Lord Byron once opined that "man marks the earth with his ruin – his control stops with the shore". Chandler might say it goes further. In Farewell, My Lovely, Marlowe calls Bay City – a fictionalised version of Santa Monica – a "dirty bathtub"; the ocean there hosts two gambling ships and the shore scene is, to say the least, unbeautiful. "There was a faint smell of ocean. Not very much, but as if they had kept this much just to remind people this had once been a clean open beach where the waves came in and the wind blew and you could smell something besides hot fat and cold sweat…"

Ecocriticism: Author Raymond Chandler
Ecocriticism: Author Raymond Chandler (Alamy)

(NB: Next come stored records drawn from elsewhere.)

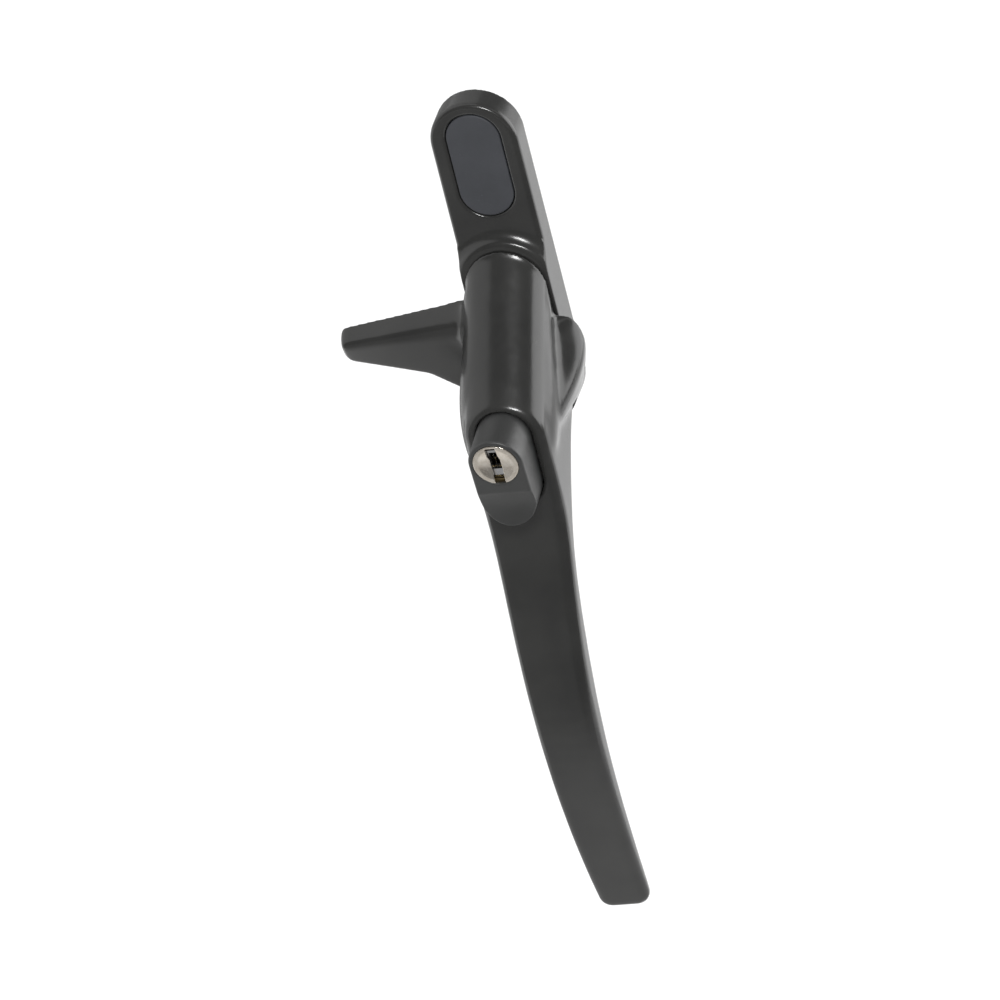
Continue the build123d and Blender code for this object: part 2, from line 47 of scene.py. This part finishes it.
# the key turns about the lock's axis, at the middle of the plug's face
KEY_TURN = next(j for j in frame["record"]["behaviour"]["joints"] if j["name"] == "key_turn")
LOCK_AXIS = -Vector(KEY_TURN["axis"])
PLUG_FACE = LOCK_AXIS.dot(Vector(KEY_TURN["pos_m"])) / MM

# ---- the handle's own places, in mm ----
PAINTED_SHADE_DEPTH = 0.65             # painted shade: the plug is painted near black inside from here, behind its face
FOOT_R = 10.2                   # just clear of the hub's foot
FOOT_TOP = 10.5                 # just in front of it, out from the wall
POCKET_HALF_WIDTH = 6.8         # the button's pocket, with its walls
POCKET_MIDDLE = -29.0
POCKET_HALF_LENGTH = 14.5
POCKET_BACK = 12.0              # nothing of the pocket is nearer to the wall
NOSE_START = -13.0              # the nose is to the left of this
ROOT_LEFT = -20.0               # corner between the nose and the barrel
ROOT_RIGHT = -8.0
ROOT_BOTTOM = -14.0


# ---- shader helpers ----

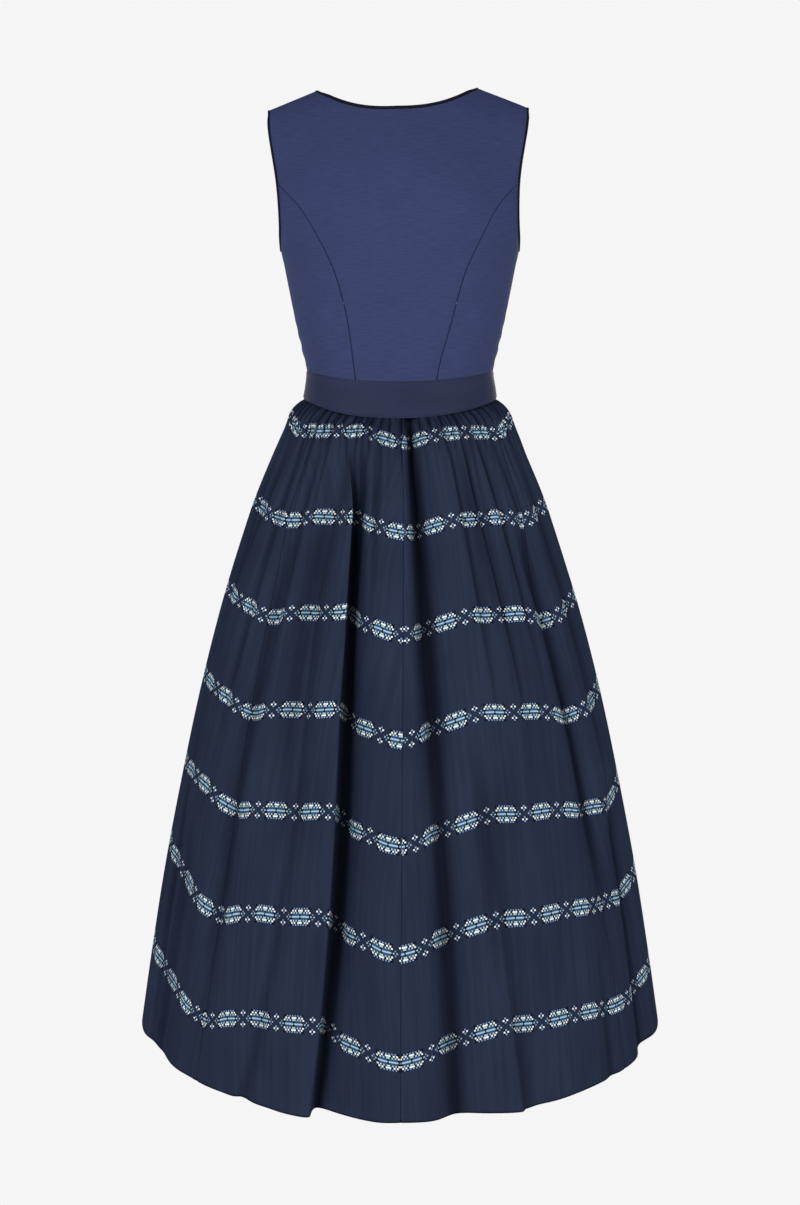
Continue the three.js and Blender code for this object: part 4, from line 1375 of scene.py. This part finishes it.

In the same book, Marlowe adopts a "shiny black bug with a pink head and pink spots" as his "lucky piece"; he rescues it from the Los Angeles Police Headquarters, takes it outside and places it behind a bush. Later, at the novel's end, with the case closed, he signs off: "So long. Did my pink bug ever get back up here?"

What, then, of Chandler's doling out of poetic justice, his "berating of the despoilers"? If Los Angeles is a sordid slum amid copious beauty, who is to blame? In The Big Sleep, Marlowe's employer, General Sternwood, lives in a hilltop mansion. Sternwood is an archetypal booster figure who, with his "thin bloodless hands" resembles Bram Stoker's Count. He's a different sort of vampire though: an oilman. "The Sternwoods, having moved up the hill, could no longer smell the stale sump of water or the oil," Marlowe thinks, "but they could still look out of their front windows and see what had made them rich. If they wanted to. I didn't suppose they would want to."

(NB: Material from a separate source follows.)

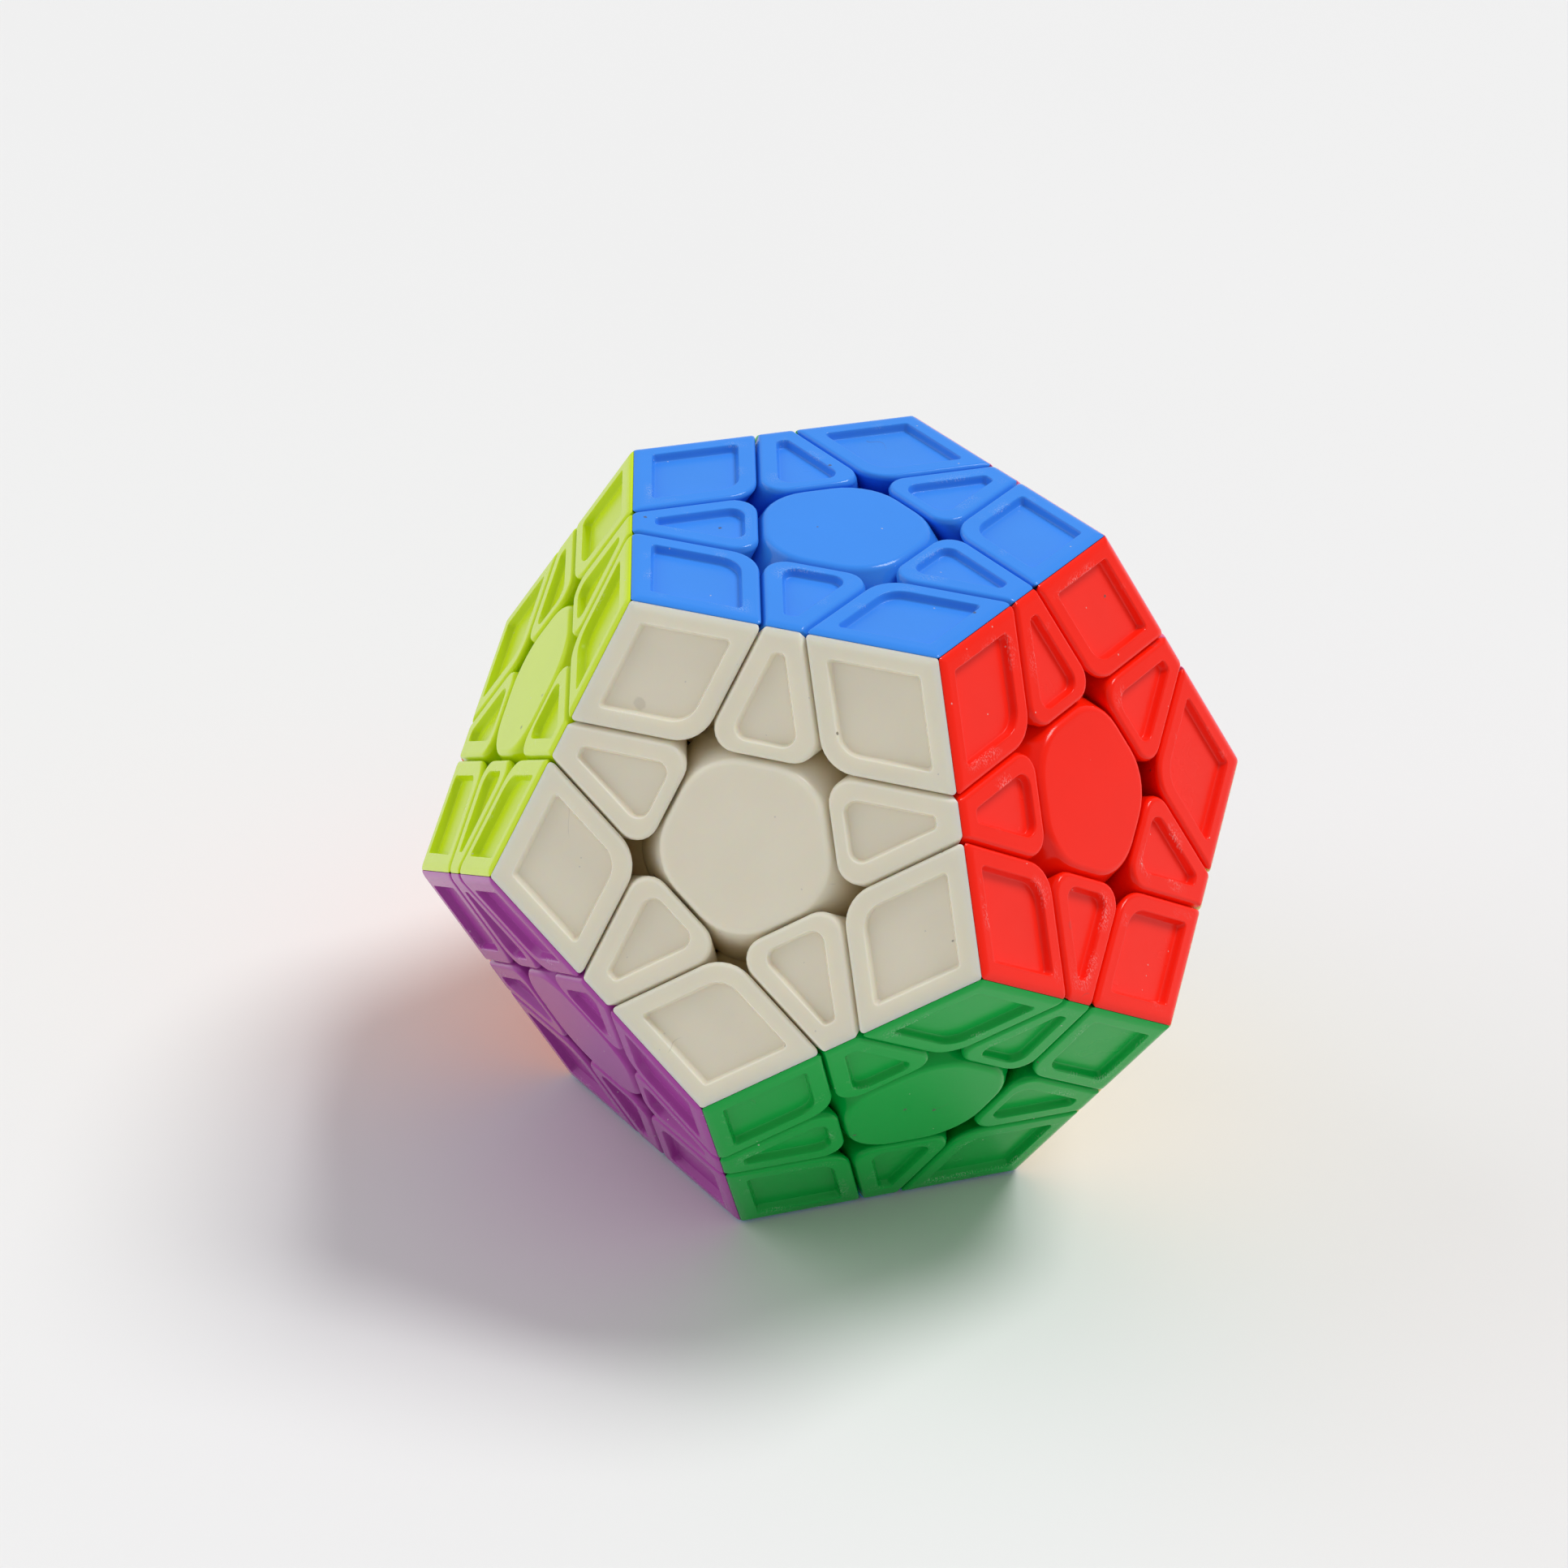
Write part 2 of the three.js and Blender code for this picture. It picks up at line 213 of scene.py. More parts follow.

Indeed, in Roman Polanski's Chinatown, a film heavily indebted to Chandler, the villains are shown to be exploiting the region's natural resources for personal gain. In an early scene, the town's former Mayor, Sam Bagby, delivers an impassioned speech in favour of the proposed and controversial Alto Vallejo Dam and Reservoir: "Beneath this building, beneath every street, there's a desert. Without water the dust will rise up and cover us as though we'd never existed!"

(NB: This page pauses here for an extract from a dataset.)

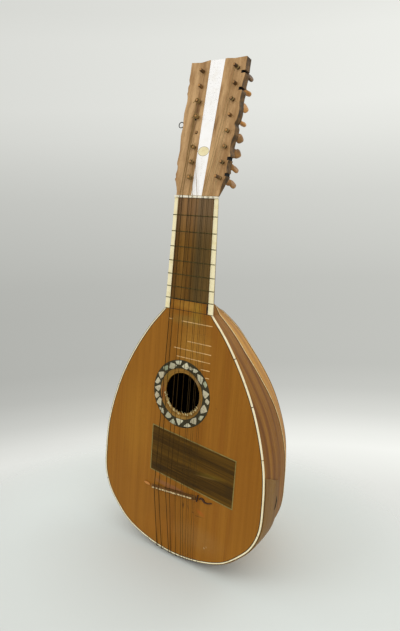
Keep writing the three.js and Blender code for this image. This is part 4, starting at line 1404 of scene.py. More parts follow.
    def rib(self, index: int) -> Shape:
        """One rib, from the right one over the back to the left one.

        Args:
            index: Which rib, from 0.

        Returns:
            A wall on the bowl between two seams. It is flatter across than the bowl, as a
            bent strip is, and rounded over 1 mm beside each seam. Its tone is below zero on
            the inside.
        """
        share = self.rib_shares()[:, None]
        edge = np.array([0, 0.004, 0.01, 0.02, 0.04, 0.08])
        v = np.concatenate([edge, np.linspace(0.15, 0.85, 9), 1 - edge[::-1]])
        low = self.front_angle(share)
        start = np.maximum(self.seam(index, share), low)
        end = np.minimum(self.seam(index + 1, share), np.pi - low)
        curved = self.surface(share, start + (end - start) * v)
        chord = curved[:, -1:] - curved[:, :1]
        flatness = 0.2 if index in (0, self.back_ribs + 1) else 0.5
        outer = curved + (curved[:, :1] + chord * v[:, None] - curved) * flatness
        normal = unit(np.cross(np.gradient(outer, axis=0), np.gradient(outer, axis=1)))
        normal *= -np.sign(np.sum(normal * outer * [1, 1, 0], -1, keepdims=True))
        width = np.linalg.norm(chord, axis=-1)
        from_seam = np.minimum(v, 1 - v) * width
        outer = outer + normal * (0.45 * np.exp(-(from_seam / 0.8) ** 2))[..., None]
        inner = outer + normal * (self.rib_thickness * 0.9)
        inner[..., 1] = np.maximum(inner[..., 1], self.binding_depth + CLEARANCE)
        along = spread(distances(outer[:, len(v) // 2])[:, None], (v - 0.5) * width) * MM
        shape = shell(outer, inner, along)
        outside = (index * 0.37 + 0.21) % 1
        shape.tone = np.tile(np.repeat([outside, -1.0], len(v)), len(share))
        return shape

    def reach(self, turn: Array, depth: Array | float) -> Array:
        """Distance from the middle of the clasp's circle to the bowl.

        Args:
            turn: Directions in the front's plane.
            depth: Depths behind the front.

        Returns:
            The distances, found by halving the range that holds the bowl's surface.
        """
        near = np.zeros(np.broadcast(turn, depth).shape)
        far = np.full_like(near, self.width)
        for _ in range(40):
            middle = (near + far) / 2
            z = self.clasp_middle + middle * np.sin(turn)
            half = np.maximum(self.half_width(z), 1e-6)
            inside = (np.abs(middle * np.cos(turn) / half) ** SECTION_POWER
                      + (depth / self.depth_for(half, z)) ** SECTION_POWER) < 1
            near, far = np.where(inside, middle, near), np.where(inside, far, middle)
        return near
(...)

The effect of the desert on Los Angeles has been noted by various writers – Joan Didion found that the Santa Ana winds dry "up the nerves to a flashpoint", and Chandler that they "curl your hair and make your nerves jump", prompting "meek little wives [to] feel the edge of the carving knife and study their husbands' necks". The desert prompts dangerous, animal behaviour, and Los Angeles, per the earlier description of the parched yard, is a city nourished by its sand. Sternwood's daughter and (spoiler alert) culprit in The Big Sleep, Carmen, has "predatory teeth, as white as fresh orange pith", referencing those resilient myths of bountiful orange groves and fertility – but her healthy appearance, too, is a myth. A child of the city, fathered by a booster, Carmen is more like the arid desert on its borders. There's not the slightest hint of treachery in her appearance, but she is wild and amoral.

One of the few missteps in John Banville's recent Chandler continuation novel, The Black-Eyed Blonde, comes when his Marlowe shrugs at nature: "I don't think I'd have recognized a daffodil if I saw one." Chandler's Marlowe would've done more than recognise it; he would've stopped to smell it, too.

Rhys Griffiths is a London-based writer and editor. He works at 'History Today'

This article was originally published in 'The Paris Review'

Dry state: California's drought

By Simon Usborne

We already knew that the drought in California is historically bad. Rainfall in the three years from 2011 was the lowest since records began, 120 years ago. But when scientists bored into blue oak trees, the thickness of whose rings varies according to each year's precipitation, they extracted pencil-thick cores that show the state is enduring its driest spell for at least 1,200 years.

The biggest difference between now and the year 800 is people. There are a lot more of them and their demands on shrivelling waterways have picked up a bit with the advent of golf courses, burgers and a global trade in Californian avocados. Now well into its fourth – and worst – year, the drought led the Governor, Jerry Brown, to declare a state of emergency 16 months ago. The crisis has only worsened since, as lakes dry out and rivers turn to trickles. A recession of the snowpack in mountainous regions only compounds the situation because snowmelt is not irrigating natural habitats or agricultural land.

Water-intensive farming is under attack. Almonds are big business in California, but each nut requires a gallon to grow, or 10 per cent of the agricultural water supply. Avocados are thirsty, too, and meat is worse. Scarcity has also turned water into a valuable commodity. Rice farmers in Northern California have a dilemma – sell water or flood fields. A deal to supply parched Los Angeles could make water more profitable than grain.

Last month, Mr Brown called on the water board to cut supply by a quarter to 35 million people over the next year, or 90 per cent of California's population. Neighbours are turning against each other, as people with sprinklers or suspiciously green gardens get "drought shamed" on social media. Aerial shots of the lush grounds of wealthier residents, including Kim Kardashian and Barbra Streisand, have made the news. There is now at least one drought-shaming app, allowing citizens to photograph, geo-tag and report water wasters.

Corporations have become scapegoats, not least those which bottle water for big profits. Nestlé, Coca-Cola and Pepsi own some of the 110 water bottling plants in California, and all have been petitioned to stop. As California endures its 11th year of drought in the past 15 years, the whole country is facing to big questions that can be particularly unpopular – and political – in America. To what extent is climate change to blame? Will millions of people have to change the way they live? While the debate rages, a bit of rain would help – for now.